En nuestro pueblo, para las mujeres de estos profesionales, el usted respetuoso nunca ha sido suficiente y se las ha llamado Doña Lola, Doña Paquita, etc. por las lameculos pueblerinas e impenitentes que siempre han buscado cobijo en una sombra incapaz de refrescar ni el agua de un botijo.
Resulta chocante que gentes miserables, que apenas sabían qué poner en su mesa, llevaran a estas gentes el primer melón, o los mejores tomates, en una pleitesía ridícula que les llevaba incluso a realizar labores sin retribución alguna, al tiempo que el trabajo de su casa quedaba sin hacer.

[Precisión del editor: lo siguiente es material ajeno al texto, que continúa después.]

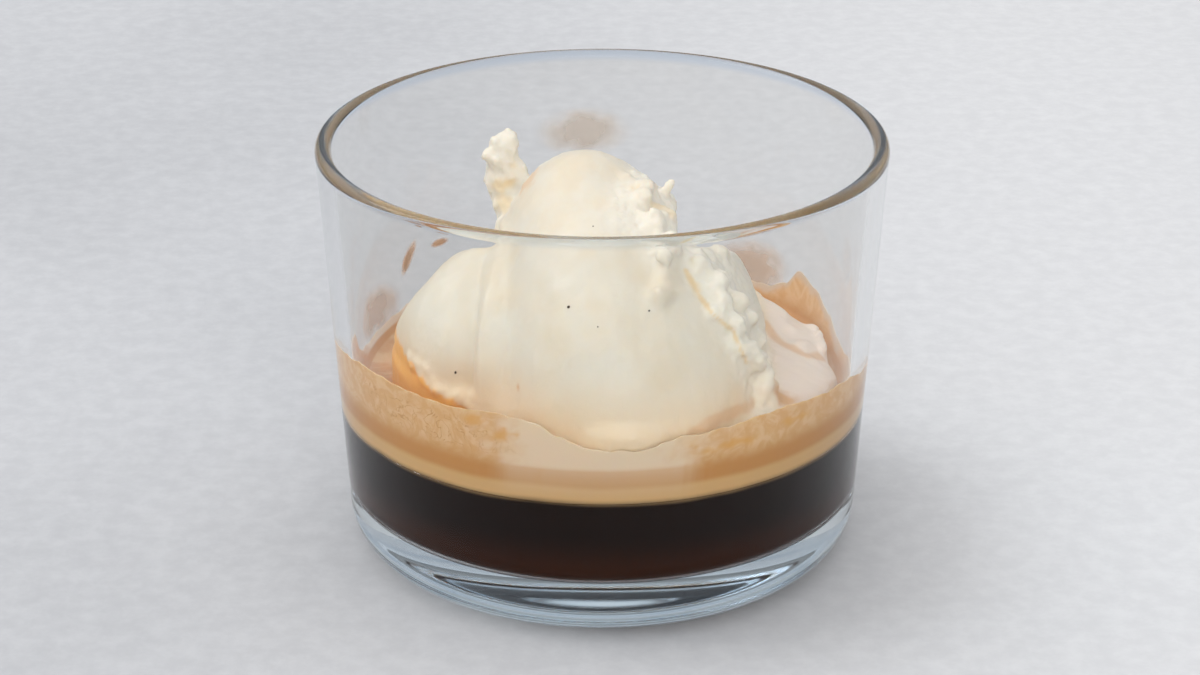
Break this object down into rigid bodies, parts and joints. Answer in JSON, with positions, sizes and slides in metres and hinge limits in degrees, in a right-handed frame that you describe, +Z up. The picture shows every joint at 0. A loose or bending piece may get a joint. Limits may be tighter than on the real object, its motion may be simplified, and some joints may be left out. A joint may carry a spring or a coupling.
{
  "type": "affogato in a glass tumbler",
  "caption": "Scoop of vanilla ice cream in black espresso, with a tan crema layer that clings to the wall, in a low, slightly conical clear tumbler with a thick base.",
  "frame": {"origin": "centre of the glass's foot, on the surface that it stands on", "axes": "+Z up along the glass's axis, -Y towards the side that faces the viewer, +X to the viewer's right"},
  "size_m": [0.0838, 0.0838, 0.0634],
  "materials": {
    "clear_glass": "clear, polished, faintly cool",
    "espresso": "nearly black, red-brown at thin edges, glossy",
    "crema": "tan foam, fine bubbles, softly glossy",
    "vanilla_ice_cream": "warm off-white, satin where it melts, rough where it is torn"
  },
  "bodies": {
    "root": {"glass": "clear_glass", "coffee": "espresso", "crema": "crema", "ice_cream": "vanilla_ice_cream"}
  },
  "joints": []
}
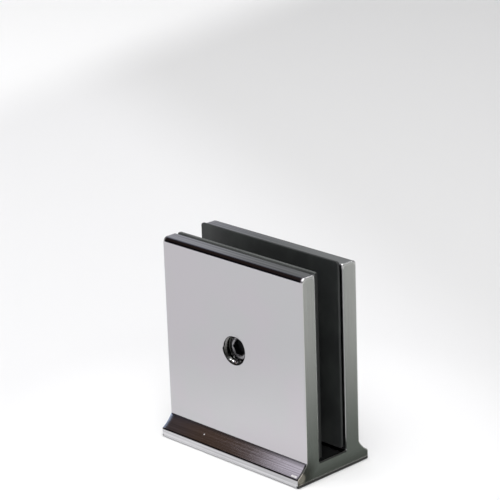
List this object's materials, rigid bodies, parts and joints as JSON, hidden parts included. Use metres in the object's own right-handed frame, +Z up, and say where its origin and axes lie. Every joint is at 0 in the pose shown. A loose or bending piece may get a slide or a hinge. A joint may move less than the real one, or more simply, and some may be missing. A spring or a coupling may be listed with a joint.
{
  "type": "glass shelf bracket",
  "caption": "Square polished U-clamp on a flared foot that grips the edge of a glass shelf or panel between a padded set screw and a rubber gasket.",
  "frame": {"origin": "middle of the footprint, at the underside of the base", "axes": "+Z up along the walls, +X along the width of the clamp and the glass, -Y out of the front wall with the set screw"},
  "size_m": [0.052, 0.0264, 0.0572],
  "materials": {
    "polished_chrome": "mirror-polished chrome plate on solid brass",
    "screw_steel": "turned steel",
    "pad_plastic": "satin dark grey plastic",
    "gasket_rubber": "matte black rubber"
  },
  "bodies": {
    "clamp": {"clamp_body": "polished_chrome", "back_gasket": "gasket_rubber"},
    "pad": {"pressure_pad": "pad_plastic"},
    "screw": {"set_screw": "screw_steel"}
  },
  "joints": [
    {"name": "pad_travel", "type": "slide", "parent": "clamp", "child": "pad", "axis": [0, 1, 0], "range_m": [0, 0.001]},
    {"name": "screw_turn", "type": "hinge", "parent": "pad", "child": "screw", "pos_m": [0, -0.00795, 0.03095], "axis": [0, 1, 0], "range_deg": [0, 288]}
  ],
  "couplings": [
    {"joint": "screw_turn", "follows": "pad_travel", "rad_per_m": 5026.5}
  ]
}
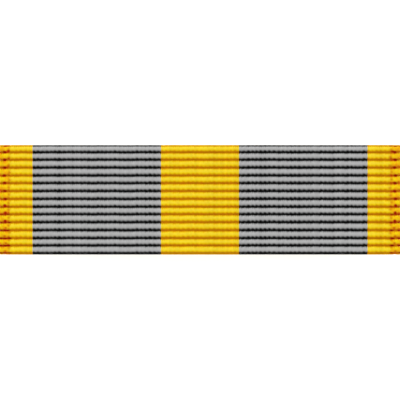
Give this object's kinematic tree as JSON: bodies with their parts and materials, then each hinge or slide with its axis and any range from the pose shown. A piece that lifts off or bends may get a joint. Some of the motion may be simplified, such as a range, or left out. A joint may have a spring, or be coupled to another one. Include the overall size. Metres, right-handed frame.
{
  "type": "ribbon bar",
  "caption": "Flat rectangular ribbon bar: a ribbed cloth ribbon striped yellow and grey, wrapped round a brass channel, with pointed posts and clutches behind to pin it to a garment.",
  "frame": {"origin": "middle of the surface that the clutches' wings rest on, under the middle of the bar", "axes": "+X along the bar, +Y towards the long edge that is uppermost in wear, +Z out of the ribbon's front"},
  "size_m": [0.035, 0.0096, 0.0087],
  "materials": {
    "ribbon_cloth": "ribbed weave",
    "channel_brass": "rolled and bent",
    "bar_brass": "rolled, with soldered posts",
    "clutch_brass": "stamped and polished"
  },
  "bodies": {
    "root": {"ribbon": "ribbon_cloth", "carrier": "channel_brass", "mounting_bar": "bar_brass", "clutch_left": "clutch_brass", "clutch_right": "clutch_brass"}
  },
  "joints": []
}
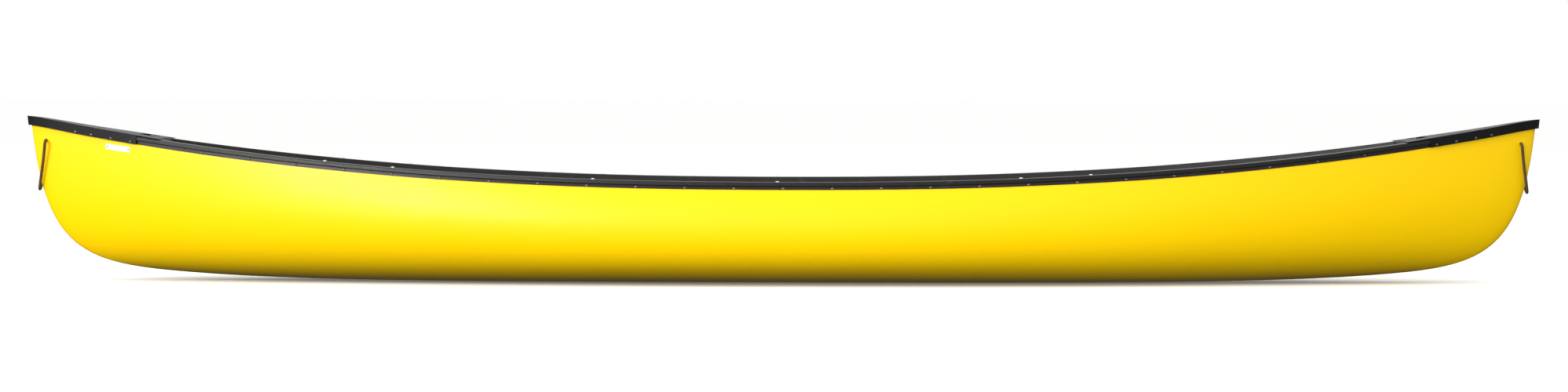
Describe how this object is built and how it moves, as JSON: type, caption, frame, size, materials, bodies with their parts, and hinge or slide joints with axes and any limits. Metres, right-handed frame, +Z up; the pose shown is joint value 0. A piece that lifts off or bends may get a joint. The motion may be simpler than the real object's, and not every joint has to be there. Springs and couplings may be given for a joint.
{
  "type": "canoe",
  "caption": "Open two-seat touring canoe with moulded hull, metal gunwales, plastic deck plates, webbed seats, carrying yoke, thwart and swinging cord grab loops.",
  "frame": {"origin": "on the centre plane, midway between the ends, on the ground line of the keel", "axes": "+X to the bow, +Y to port, +Z up"},
  "size_m": [5.105, 0.913, 0.5522],
  "materials": {
    "hull_skin": "gloss yellow outside, light grey inside",
    "gunwale_alloy": "black anodised",
    "rivet_alloy": "dark anodised",
    "deck_plastic": "fine moulded texture",
    "ash": "oiled",
    "seat_webbing": "plain weave polyester webbing",
    "stainless": "satin",
    "cord": "braided",
    "plate": "satin, blank"
  },
  "bodies": {
    "canoe": {"hull": "hull_skin", "port_gunwale": "gunwale_alloy", "starboard_gunwale": "gunwale_alloy", "port_gunwale_rivets": "rivet_alloy", "starboard_gunwale_rivets": "rivet_alloy", "bow_deck": "deck_plastic", "stern_deck": "deck_plastic", "bow_deck_rivets": "rivet_alloy", "stern_deck_rivets": "rivet_alloy", "centre_yoke": "ash", "stern_thwart": "ash", "bow_seat_front_rail": "ash", "bow_seat_rear_rail": "ash", "bow_seat_stiles": "ash", "bow_seat_webbing": "seat_webbing", "bow_seat_spacers": "ash", "bow_seat_bolts": "stainless", "stern_seat_front_rail": "ash", "stern_seat_rear_rail": "ash", "stern_seat_stiles": "ash", "stern_seat_webbing": "seat_webbing", "stern_seat_spacers": "ash", "stern_seat_bolts": "stainless", "crossbar_bolts": "stainless", "washers": "stainless", "nuts": "stainless", "capacity_plate": "plate", "plate_rivets": "stainless"},
    "bow_loop": {"bow_grab_loop": "cord", "bow_loop_knot": "cord"},
    "stern_loop": {"stern_grab_loop": "cord", "stern_loop_knot": "cord"}
  },
  "joints": [
    {"name": "bow_loop_swing", "type": "hinge", "parent": "canoe", "child": "bow_loop", "pos_m": [2.484, 0, 0.47], "axis": [0, -1, 0], "range_deg": [0, 110]},
    {"name": "stern_loop_swing", "type": "hinge", "parent": "canoe", "child": "stern_loop", "pos_m": [-2.484, 0, 0.47], "axis": [0, 1, 0], "range_deg": [0, 110]}
  ]
}
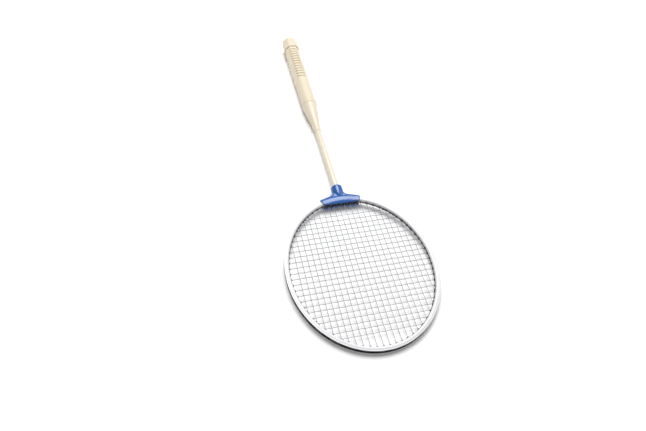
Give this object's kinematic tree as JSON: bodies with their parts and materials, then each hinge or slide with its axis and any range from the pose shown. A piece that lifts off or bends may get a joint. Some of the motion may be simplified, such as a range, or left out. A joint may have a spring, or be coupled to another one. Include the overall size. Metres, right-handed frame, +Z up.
{
  "type": "badminton racket",
  "caption": "Badminton racket with an oval white hoop, woven strings, coloured moulded throat piece, tube shaft and moulded grooved grip with a butt cap.",
  "frame": {"origin": "centre of the butt cap's end face", "axes": "+Y along the racket from the butt to the tip of the head, +Z up out of the string bed, +X across"},
  "size_m": [0.219, 0.66, 0.0294],
  "materials": {
    "hoop_paint": "gloss white paint on aluminium",
    "joiner_alloy": "mill finish",
    "grommet_nylon": "moulded black nylon",
    "yoke_plastic": "glossy moulded blue plastic",
    "string_nylon": "pale nylon string",
    "shaft_paint": "cream lacquer on steel tube",
    "grip_plastic": "cream moulded plastic, satin",
    "core_wood": "plain turned softwood",
    "pin_steel": "plain steel pin",
    "badge_plastic": "blank beige plate"
  },
  "bodies": {
    "root": {"head_frame": "hoop_paint", "frame_joiner": "joiner_alloy", "grommet_strip_tip": "grommet_nylon", "grommet_strip_right": "grommet_nylon", "grommet_strip_left": "grommet_nylon", "grommet_strip_throat": "grommet_nylon", "throat_insert": "grommet_nylon", "throat_yoke": "yoke_plastic", "main_string": "string_nylon", "cross_string": "string_nylon", "string_knots": "string_nylon", "shaft": "shaft_paint", "handle_cone": "grip_plastic", "handle_ring": "grip_plastic", "grip_sleeve": "grip_plastic", "handle_core": "core_wood", "core_pin": "pin_steel", "butt_cap": "grip_plastic", "butt_badges": "badge_plastic"}
  },
  "joints": []
}
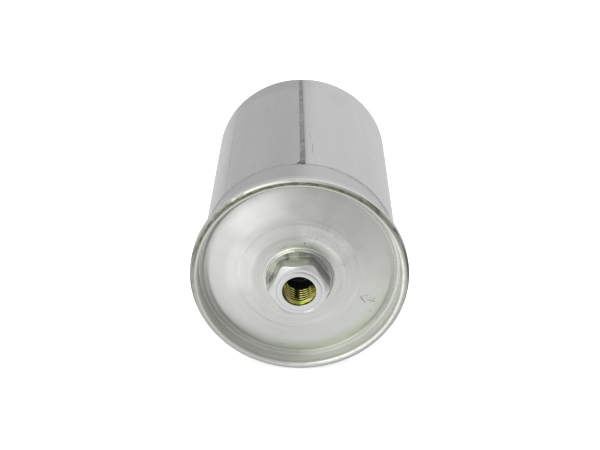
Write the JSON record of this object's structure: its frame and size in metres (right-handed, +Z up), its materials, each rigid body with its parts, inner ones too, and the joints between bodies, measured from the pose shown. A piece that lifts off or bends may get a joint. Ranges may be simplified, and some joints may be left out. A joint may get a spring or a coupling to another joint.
{
  "type": "inline fuel filter",
  "caption": "Sealed inline fuel filter: drawn can with rolled sleeve, crimped dished outlet cover, hex port bosses with threaded inserts, pleated paper element inside.",
  "frame": {"origin": "centre of the bounding box, on the filter's own axis, midway between the two port faces", "axes": "+Y along the filter's axis from the outlet (crimped cover) to the inlet, so fuel leaves toward -Y; +Z up, on the side where the sleeve's edges meet; +X to the right, seen from the outlet"},
  "size_m": [0.08, 0.132, 0.08],
  "materials": {
    "sleeve_sheet": "satin rolled sheet, fine streaks along the body",
    "can_steel": "zinc-silver coated drawn steel, satin",
    "cover_steel": "zinc-silver coated pressed steel, satin, worn olive on the rim's crest",
    "fitting_steel": "zinc-silver coated machined steel, satin",
    "yellow_zinc": "yellow chromated zinc on steel, half gloss",
    "seam_compound": "matt sealing compound",
    "seam_filler": "dark grainy adhesive line",
    "seal_rubber": "matt fuel-proof rubber",
    "filter_paper": "resin-treated filter paper",
    "tinplate": "bright tinned sheet",
    "potting": "grey plastisol",
    "moulded_nylon": "natural nylon",
    "gauze": "woven nylon gauze",
    "pressed_steel": "oiled pressed steel",
    "spring_steel": "drawn spring wire"
  },
  "bodies": {
    "root": {"outer_sleeve": "sleeve_sheet", "canister": "can_steel", "outlet_cover": "cover_steel", "outlet_fitting": "fitting_steel", "inlet_fitting": "fitting_steel", "outlet_thread_insert": "yellow_zinc", "inlet_thread_insert": "yellow_zinc", "seam_compound": "seam_compound", "sleeve_seam_filler": "seam_filler", "outlet_fitting_seal": "seal_rubber", "inlet_fitting_seal": "seal_rubber", "outlet_grommet": "seal_rubber", "pleated_paper": "filter_paper", "paper_seam_clip": "tinplate", "centre_tube": "tinplate", "element_outlet_cap": "tinplate", "element_inlet_cap": "tinplate", "outlet_cap_potting": "potting", "inlet_cap_potting": "potting", "strainer_cage": "moulded_nylon", "strainer_gauze": "gauze", "support_plate": "pressed_steel", "spring_seat": "pressed_steel", "element_spring": "spring_steel"}
  },
  "joints": []
}
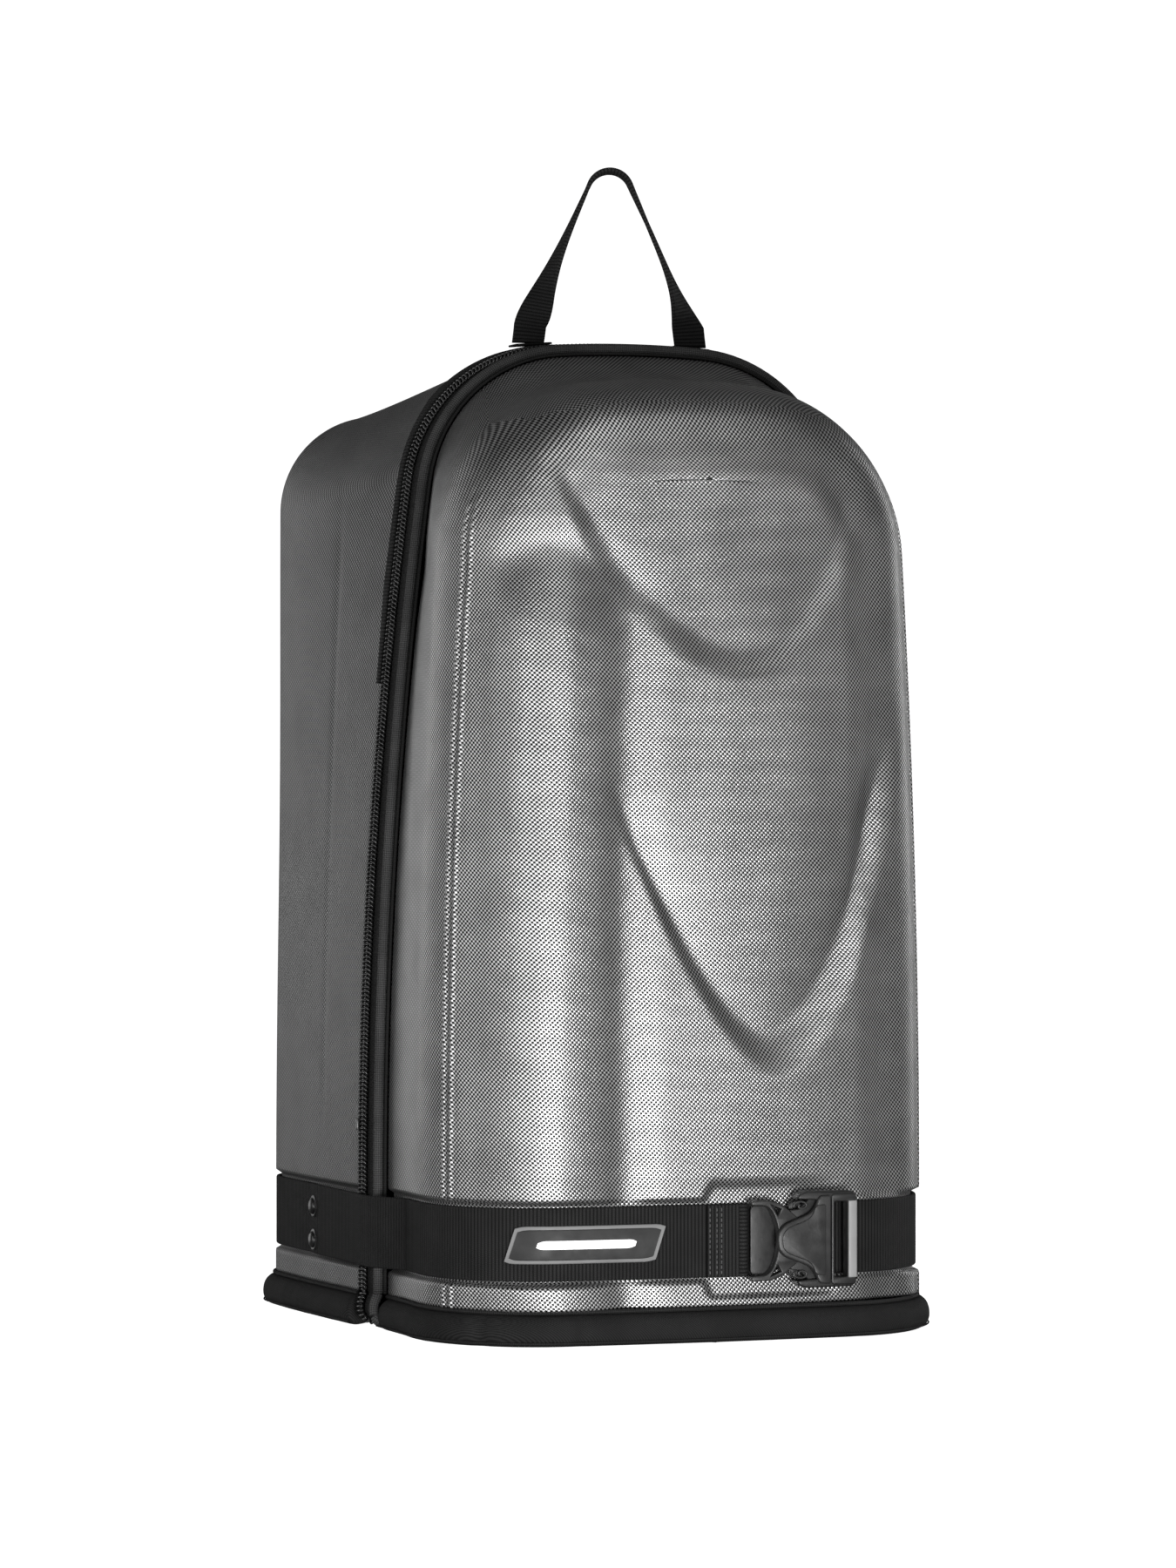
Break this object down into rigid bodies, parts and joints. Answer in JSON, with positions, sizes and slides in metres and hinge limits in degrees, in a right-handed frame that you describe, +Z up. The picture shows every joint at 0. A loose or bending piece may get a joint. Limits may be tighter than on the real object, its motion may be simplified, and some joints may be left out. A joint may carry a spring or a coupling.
{
  "type": "shoe bag",
  "caption": "Hard-shell zipped shoe case with a woven moulded skin, cinch strap with side-release buckle and top handle.",
  "frame": {"origin": "centre of the base on the surface that the case stands on", "axes": "+Z up, the sculpted front shell faces -Y, +X is to the right when facing the front"},
  "size_m": [0.209, 0.2246, 0.4108],
  "materials": {
    "shell_skin": "satin woven laminate",
    "lining": "brushed knit",
    "zip_tape": "herringbone tape",
    "zip_coil": "gloss coil",
    "piping": "braided cord",
    "piping_black": "braided cord",
    "webbing": "ribbed webbing",
    "base_fabric": "heavy twill",
    "board": "matte",
    "badge_rubber": "moulded",
    "buckle_plastic": "fine texture",
    "rivet_black": "black",
    "slider_metal": "gunmetal",
    "metal_trim": "plain"
  },
  "bodies": {
    "case_back": {"back_shell": "shell_skin", "back_lining": "lining", "zip_tape_back": "zip_tape", "zip_coil_back": "zip_coil", "zip_tails": "zip_tape", "zip_end_stops": "metal_trim", "top_band": "webbing", "handle_tabs": "webbing", "base_band_back": "base_fabric", "base_band_front": "base_fabric", "base_piping": "piping_black", "base_panel": "base_fabric", "base_board": "board", "base_lining": "lining", "hinge_strip": "base_fabric", "strap_rear": "webbing", "strap_rivets": "rivet_black", "rivet_washers": "metal_trim"},
    "case_front": {"front_shell": "shell_skin", "front_lining": "lining", "zip_tape_front": "zip_tape", "zip_coil_front": "zip_coil", "edge_piping": "piping"},
    "slider": {"zip_slider": "slider_metal"},
    "pull": {"zip_pull": "slider_metal"},
    "handle": {"handle_loop": "webbing"},
    "strap_left": {"strap_left": "webbing", "strap_badge": "badge_rubber", "buckle_male": "buckle_plastic"},
    "prong_upper": {"buckle_prong_upper": "buckle_plastic"},
    "prong_lower": {"buckle_prong_lower": "buckle_plastic"},
    "strap_right": {"strap_right": "webbing", "buckle_female": "buckle_plastic"}
  },
  "joints": [
    {"name": "shell_open", "type": "hinge", "parent": "case_back", "child": "case_front", "pos_m": [0, -0.1047, 0.0125], "axis": [1, 0, 0], "range_deg": [0, 90]},
    {"name": "strap_left_swing", "type": "hinge", "parent": "case_back", "child": "strap_left", "pos_m": [-0.0984, 0.0273, 0.0345], "axis": [0, 0, 1], "range_deg": [-135, 0]},
    {"name": "strap_right_swing", "type": "hinge", "parent": "case_back", "child": "strap_right", "pos_m": [0.0984, 0.0273, 0.0345], "axis": [0, 0, 1], "range_deg": [0, 135]},
    {"name": "slider_travel", "type": "hinge", "parent": "case_back", "child": "slider", "pos_m": [-1.7625, -0.0107, 0.05], "axis": [0, -1, 0], "range_deg": [0, 6.3]},
    {"name": "pull_swing", "type": "hinge", "parent": "slider", "child": "pull", "pos_m": [0.10016, -0.0107, 0.08], "axis": [0, -1, 0], "range_deg": [0, 150]},
    {"name": "handle_flop", "type": "hinge", "parent": "case_back", "child": "handle", "pos_m": [0, -0.0021, 0.34906], "axis": [1, 0, 0], "range_deg": [-75, 75]},
    {"name": "prong_upper_press", "type": "hinge", "parent": "strap_left", "child": "prong_upper", "pos_m": [0.0264, -0.10767, 0.04305], "axis": [0, 1, 0], "range_deg": [0, 12], "stiffness_Nm_per_rad": 0.05},
    {"name": "prong_lower_press", "type": "hinge", "parent": "strap_left", "child": "prong_lower", "pos_m": [0.0264, -0.10767, 0.02595], "axis": [0, -1, 0], "range_deg": [0, 12], "stiffness_Nm_per_rad": 0.05}
  ],
  "couplings": [
    {"joint": "strap_left_swing", "follows": "shell_open", "ratio": -1.5},
    {"joint": "strap_right_swing", "follows": "shell_open", "ratio": 1.5}
  ]
}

En fin, allá cada cual. Personalmente la esclavitud no me gusta, ni para mí ni para nadie. Tener criados no me daría satisfacción alguna, aún cuando pudiera pagarlos. Prefiero tener "compañeros" de trabajo o ayundantes.
En cuanto a los hoteles y restaurantes, objeto inicial de esta entrada, como creo que ya he explicado anteriormente, me gustan buenos pero no excesivamente lujosos. Me gusta la cocina de la máxima calidad, pero en restaurante popular. Se podrían contar con los dedos de las manos mis estancias en hoteles de cinco estrellas y me he sentido fantásticamente bien en todos ellos. El motivo, repito, es que he encontrado lujo y comodidad sin presiones empalagosas. Yo soy de los que doy buena propina al botones, pero no para que se pegue a mis pantalones, sino para que acuda cuando le llame...
Por todo lo dicho y porque no me gusta volar, nunca tendré habitación en el Palms Casino Resort de Las Vegas, ni en el Gran Resort Lagosini de Atenas, el Ty Warner Penthouse de Nueva York o el President Wilson de Ginebra. Además, un servidor tiene vértigo a las alturas... Sin embargo, que nadie sufra por mí, ya que tampoco me gusta pernoctar por debajo de las cuatro estrellas. Con cuatro estrellas yo ya voy bien servido. Lujos por encima de eso no solo exceden a mi presupuesto sino, muy especialmente, a mi forma de ser.
Hay que vivir la vida, sí... ¡Solo tenemos una!. Pero la felicidad no la da el super lujo. Vivir sin estrecheces, amar a quien te ama y olvidarte de quien te odia, es suficiente. Solo quien tiene oportunidad de seguir esta premisa podrá ser feliz. No hace falta más... ¡Si hay salud, claro está!